### [Problem details]
Copy every line of the listing exactly.

### [Data section]
** Start **

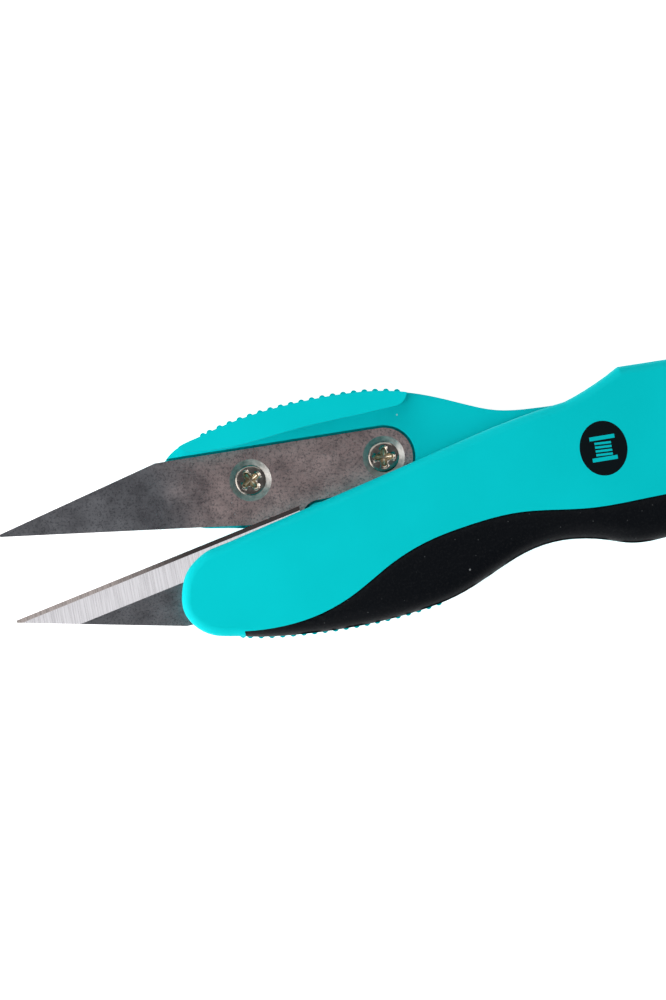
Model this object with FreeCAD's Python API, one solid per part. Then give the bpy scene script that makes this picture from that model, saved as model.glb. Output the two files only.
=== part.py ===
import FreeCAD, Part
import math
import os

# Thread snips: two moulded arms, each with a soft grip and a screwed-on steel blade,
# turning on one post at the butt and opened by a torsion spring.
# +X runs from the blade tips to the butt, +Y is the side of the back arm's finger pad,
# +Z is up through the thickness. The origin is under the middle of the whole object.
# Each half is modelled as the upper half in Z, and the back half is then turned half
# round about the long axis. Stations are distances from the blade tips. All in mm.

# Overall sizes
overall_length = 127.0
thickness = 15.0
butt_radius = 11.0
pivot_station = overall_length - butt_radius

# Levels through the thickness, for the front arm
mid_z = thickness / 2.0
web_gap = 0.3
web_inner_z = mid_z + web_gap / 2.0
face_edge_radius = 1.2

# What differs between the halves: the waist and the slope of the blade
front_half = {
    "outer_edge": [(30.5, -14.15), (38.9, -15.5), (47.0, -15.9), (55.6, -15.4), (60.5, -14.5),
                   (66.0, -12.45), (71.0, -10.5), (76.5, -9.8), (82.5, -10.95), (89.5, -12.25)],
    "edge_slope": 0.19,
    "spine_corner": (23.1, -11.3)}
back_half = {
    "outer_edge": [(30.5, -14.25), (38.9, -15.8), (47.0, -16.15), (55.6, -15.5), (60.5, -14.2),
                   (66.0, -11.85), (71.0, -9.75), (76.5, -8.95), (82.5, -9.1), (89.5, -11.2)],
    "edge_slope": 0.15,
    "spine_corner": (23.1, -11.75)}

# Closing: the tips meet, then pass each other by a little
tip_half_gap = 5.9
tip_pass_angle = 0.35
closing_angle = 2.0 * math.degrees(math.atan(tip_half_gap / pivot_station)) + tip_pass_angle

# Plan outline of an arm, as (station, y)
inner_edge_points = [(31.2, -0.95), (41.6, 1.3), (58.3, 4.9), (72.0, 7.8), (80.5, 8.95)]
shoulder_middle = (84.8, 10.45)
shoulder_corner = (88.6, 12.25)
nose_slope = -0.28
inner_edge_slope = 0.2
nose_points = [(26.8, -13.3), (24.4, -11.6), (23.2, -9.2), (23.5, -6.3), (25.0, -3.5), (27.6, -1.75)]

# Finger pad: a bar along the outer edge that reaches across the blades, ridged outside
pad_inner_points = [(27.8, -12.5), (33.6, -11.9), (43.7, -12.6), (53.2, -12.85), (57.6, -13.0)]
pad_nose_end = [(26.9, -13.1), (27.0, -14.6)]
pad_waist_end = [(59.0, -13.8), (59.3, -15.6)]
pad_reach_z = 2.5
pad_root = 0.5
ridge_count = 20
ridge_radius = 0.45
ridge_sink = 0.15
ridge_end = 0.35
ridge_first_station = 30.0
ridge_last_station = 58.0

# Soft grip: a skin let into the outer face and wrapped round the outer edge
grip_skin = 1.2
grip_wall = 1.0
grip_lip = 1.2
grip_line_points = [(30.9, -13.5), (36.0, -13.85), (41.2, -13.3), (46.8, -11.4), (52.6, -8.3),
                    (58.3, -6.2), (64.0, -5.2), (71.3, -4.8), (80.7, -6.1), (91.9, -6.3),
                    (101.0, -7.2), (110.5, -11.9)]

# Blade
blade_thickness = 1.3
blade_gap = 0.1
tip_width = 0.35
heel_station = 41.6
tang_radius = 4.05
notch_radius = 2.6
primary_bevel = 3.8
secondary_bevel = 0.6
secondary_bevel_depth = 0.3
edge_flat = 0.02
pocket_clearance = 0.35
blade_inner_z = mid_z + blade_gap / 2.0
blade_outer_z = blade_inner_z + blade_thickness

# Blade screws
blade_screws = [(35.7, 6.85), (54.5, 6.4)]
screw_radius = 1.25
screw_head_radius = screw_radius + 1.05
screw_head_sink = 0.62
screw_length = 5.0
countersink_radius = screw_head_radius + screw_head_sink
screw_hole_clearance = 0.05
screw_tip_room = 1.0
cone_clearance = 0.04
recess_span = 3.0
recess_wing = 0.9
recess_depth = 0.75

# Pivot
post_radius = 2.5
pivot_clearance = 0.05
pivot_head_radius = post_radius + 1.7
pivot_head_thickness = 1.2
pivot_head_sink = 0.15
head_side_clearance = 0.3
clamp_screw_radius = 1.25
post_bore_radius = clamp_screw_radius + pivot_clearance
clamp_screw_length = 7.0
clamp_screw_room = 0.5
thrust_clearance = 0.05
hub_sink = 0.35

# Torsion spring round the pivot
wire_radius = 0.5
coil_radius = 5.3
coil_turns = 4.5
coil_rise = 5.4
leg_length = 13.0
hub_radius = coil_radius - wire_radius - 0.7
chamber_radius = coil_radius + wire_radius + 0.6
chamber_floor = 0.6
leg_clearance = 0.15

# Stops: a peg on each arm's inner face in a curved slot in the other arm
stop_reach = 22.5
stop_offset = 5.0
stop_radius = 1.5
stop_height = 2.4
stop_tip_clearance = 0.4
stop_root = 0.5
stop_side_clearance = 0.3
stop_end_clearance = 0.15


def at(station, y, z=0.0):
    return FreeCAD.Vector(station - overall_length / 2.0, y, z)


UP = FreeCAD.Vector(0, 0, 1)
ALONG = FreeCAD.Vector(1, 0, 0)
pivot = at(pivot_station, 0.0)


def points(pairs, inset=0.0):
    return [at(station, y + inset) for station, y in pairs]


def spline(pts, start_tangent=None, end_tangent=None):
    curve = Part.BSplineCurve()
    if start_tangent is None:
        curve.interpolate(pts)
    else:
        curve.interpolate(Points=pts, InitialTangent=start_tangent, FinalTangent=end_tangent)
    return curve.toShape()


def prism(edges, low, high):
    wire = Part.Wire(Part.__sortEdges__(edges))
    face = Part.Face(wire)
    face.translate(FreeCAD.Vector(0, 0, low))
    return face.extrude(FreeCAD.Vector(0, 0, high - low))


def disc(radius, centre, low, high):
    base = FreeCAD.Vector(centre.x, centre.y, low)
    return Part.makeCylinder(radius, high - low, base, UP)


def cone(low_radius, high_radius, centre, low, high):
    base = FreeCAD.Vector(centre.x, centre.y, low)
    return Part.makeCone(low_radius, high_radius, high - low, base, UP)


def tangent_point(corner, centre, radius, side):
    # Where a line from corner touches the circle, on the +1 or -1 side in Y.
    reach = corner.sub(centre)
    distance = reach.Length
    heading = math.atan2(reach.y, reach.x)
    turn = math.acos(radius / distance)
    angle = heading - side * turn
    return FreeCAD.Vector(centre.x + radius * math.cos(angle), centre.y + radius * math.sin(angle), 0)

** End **

### [Response below]
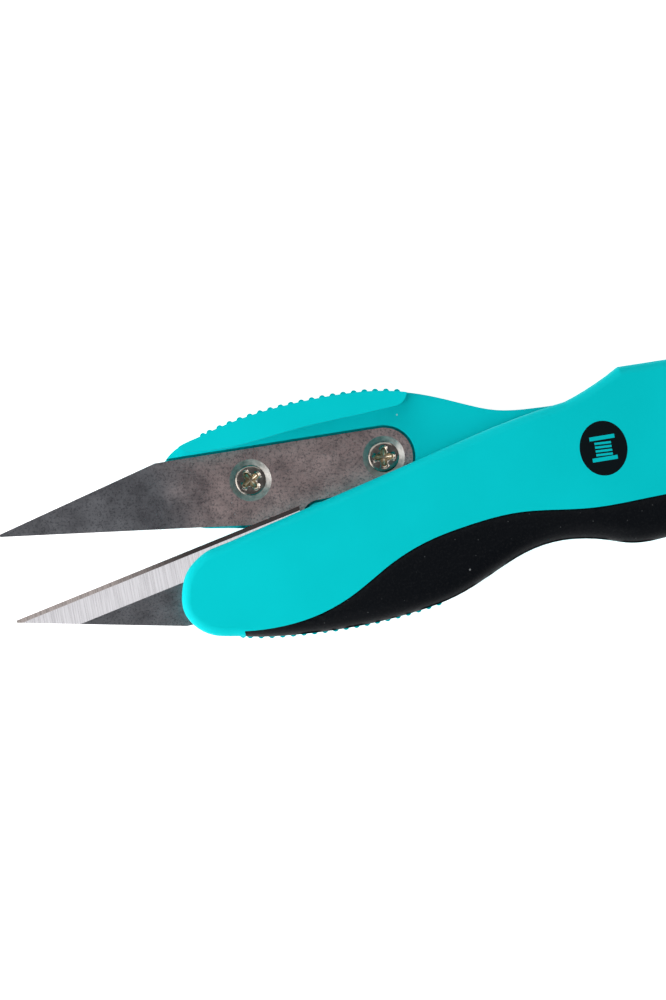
Model this object with FreeCAD's Python API, one solid per part. Then give the bpy scene script that makes this picture from that model, saved as model.glb. Output the two files only.
=== part.py ===
import FreeCAD, Part
import math
import os

# Thread snips: two moulded arms, each with a soft grip and a screwed-on steel blade,
# turning on one post at the butt and opened by a torsion spring.
# +X runs from the blade tips to the butt, +Y is the side of the back arm's finger pad,
# +Z is up through the thickness. The origin is under the middle of the whole object.
# Each half is modelled as the upper half in Z, and the back half is then turned half
# round about the long axis. Stations are distances from the blade tips. All in mm.

# Overall sizes
overall_length = 127.0
thickness = 15.0
butt_radius = 11.0
pivot_station = overall_length - butt_radius

# Levels through the thickness, for the front arm
mid_z = thickness / 2.0
web_gap = 0.3
web_inner_z = mid_z + web_gap / 2.0
face_edge_radius = 1.2

# What differs between the halves: the waist and the slope of the blade
front_half = {
    "outer_edge": [(30.5, -14.15), (38.9, -15.5), (47.0, -15.9), (55.6, -15.4), (60.5, -14.5),
                   (66.0, -12.45), (71.0, -10.5), (76.5, -9.8), (82.5, -10.95), (89.5, -12.25)],
    "edge_slope": 0.19,
    "spine_corner": (23.1, -11.3)}
back_half = {
    "outer_edge": [(30.5, -14.25), (38.9, -15.8), (47.0, -16.15), (55.6, -15.5), (60.5, -14.2),
                   (66.0, -11.85), (71.0, -9.75), (76.5, -8.95), (82.5, -9.1), (89.5, -11.2)],
    "edge_slope": 0.15,
    "spine_corner": (23.1, -11.75)}

# Closing: the tips meet, then pass each other by a little
tip_half_gap = 5.9
tip_pass_angle = 0.35
closing_angle = 2.0 * math.degrees(math.atan(tip_half_gap / pivot_station)) + tip_pass_angle

# Plan outline of an arm, as (station, y)
inner_edge_points = [(31.2, -0.95), (41.6, 1.3), (58.3, 4.9), (72.0, 7.8), (80.5, 8.95)]
shoulder_middle = (84.8, 10.45)
shoulder_corner = (88.6, 12.25)
nose_slope = -0.28
inner_edge_slope = 0.2
nose_points = [(26.8, -13.3), (24.4, -11.6), (23.2, -9.2), (23.5, -6.3), (25.0, -3.5), (27.6, -1.75)]

# Finger pad: a bar along the outer edge that reaches across the blades, ridged outside
pad_inner_points = [(27.8, -12.5), (33.6, -11.9), (43.7, -12.6), (53.2, -12.85), (57.6, -13.0)]
pad_nose_end = [(26.9, -13.1), (27.0, -14.6)]
pad_waist_end = [(59.0, -13.8), (59.3, -15.6)]
pad_reach_z = 2.5
pad_root = 0.5
ridge_count = 20
ridge_radius = 0.45
ridge_sink = 0.15
ridge_end = 0.35
ridge_first_station = 30.0
ridge_last_station = 58.0

# Soft grip: a skin let into the outer face and wrapped round the outer edge
grip_skin = 1.2
grip_wall = 1.0
grip_lip = 1.2
grip_line_points = [(30.9, -13.5), (36.0, -13.85), (41.2, -13.3), (46.8, -11.4), (52.6, -8.3),
                    (58.3, -6.2), (64.0, -5.2), (71.3, -4.8), (80.7, -6.1), (91.9, -6.3),
                    (101.0, -7.2), (110.5, -11.9)]

# Blade
blade_thickness = 1.3
blade_gap = 0.1
tip_width = 0.35
heel_station = 41.6
tang_radius = 4.05
notch_radius = 2.6
primary_bevel = 3.8
secondary_bevel = 0.6
secondary_bevel_depth = 0.3
edge_flat = 0.02
pocket_clearance = 0.35
blade_inner_z = mid_z + blade_gap / 2.0
blade_outer_z = blade_inner_z + blade_thickness

# Blade screws
blade_screws = [(35.7, 6.85), (54.5, 6.4)]
screw_radius = 1.25
screw_head_radius = screw_radius + 1.05
screw_head_sink = 0.62
screw_length = 5.0
countersink_radius = screw_head_radius + screw_head_sink
screw_hole_clearance = 0.05
screw_tip_room = 1.0
cone_clearance = 0.04
recess_span = 3.0
recess_wing = 0.9
recess_depth = 0.75

# Pivot
post_radius = 2.5
pivot_clearance = 0.05
pivot_head_radius = post_radius + 1.7
pivot_head_thickness = 1.2
pivot_head_sink = 0.15
head_side_clearance = 0.3
clamp_screw_radius = 1.25
post_bore_radius = clamp_screw_radius + pivot_clearance
clamp_screw_length = 7.0
clamp_screw_room = 0.5
thrust_clearance = 0.05
hub_sink = 0.35

# Torsion spring round the pivot
wire_radius = 0.5
coil_radius = 5.3
coil_turns = 4.5
coil_rise = 5.4
leg_length = 13.0
hub_radius = coil_radius - wire_radius - 0.7
chamber_radius = coil_radius + wire_radius + 0.6
chamber_floor = 0.6
leg_clearance = 0.15

# Stops: a peg on each arm's inner face in a curved slot in the other arm
stop_reach = 22.5
stop_offset = 5.0
stop_radius = 1.5
stop_height = 2.4
stop_tip_clearance = 0.4
stop_root = 0.5
stop_side_clearance = 0.3
stop_end_clearance = 0.15


def at(station, y, z=0.0):
    return FreeCAD.Vector(station - overall_length / 2.0, y, z)


UP = FreeCAD.Vector(0, 0, 1)
ALONG = FreeCAD.Vector(1, 0, 0)
pivot = at(pivot_station, 0.0)


def points(pairs, inset=0.0):
    return [at(station, y + inset) for station, y in pairs]


def spline(pts, start_tangent=None, end_tangent=None):
    curve = Part.BSplineCurve()
    if start_tangent is None:
        curve.interpolate(pts)
    else:
        curve.interpolate(Points=pts, InitialTangent=start_tangent, FinalTangent=end_tangent)
    return curve.toShape()


def prism(edges, low, high):
    wire = Part.Wire(Part.__sortEdges__(edges))
    face = Part.Face(wire)
    face.translate(FreeCAD.Vector(0, 0, low))
    return face.extrude(FreeCAD.Vector(0, 0, high - low))


def disc(radius, centre, low, high):
    base = FreeCAD.Vector(centre.x, centre.y, low)
    return Part.makeCylinder(radius, high - low, base, UP)


def cone(low_radius, high_radius, centre, low, high):
    base = FreeCAD.Vector(centre.x, centre.y, low)
    return Part.makeCone(low_radius, high_radius, high - low, base, UP)


def tangent_point(corner, centre, radius, side):
    # Where a line from corner touches the circle, on the +1 or -1 side in Y.
    reach = corner.sub(centre)
    distance = reach.Length
    heading = math.atan2(reach.y, reach.x)
    turn = math.acos(radius / distance)
    angle = heading - side * turn
    return FreeCAD.Vector(centre.x + radius * math.cos(angle), centre.y + radius * math.sin(angle), 0)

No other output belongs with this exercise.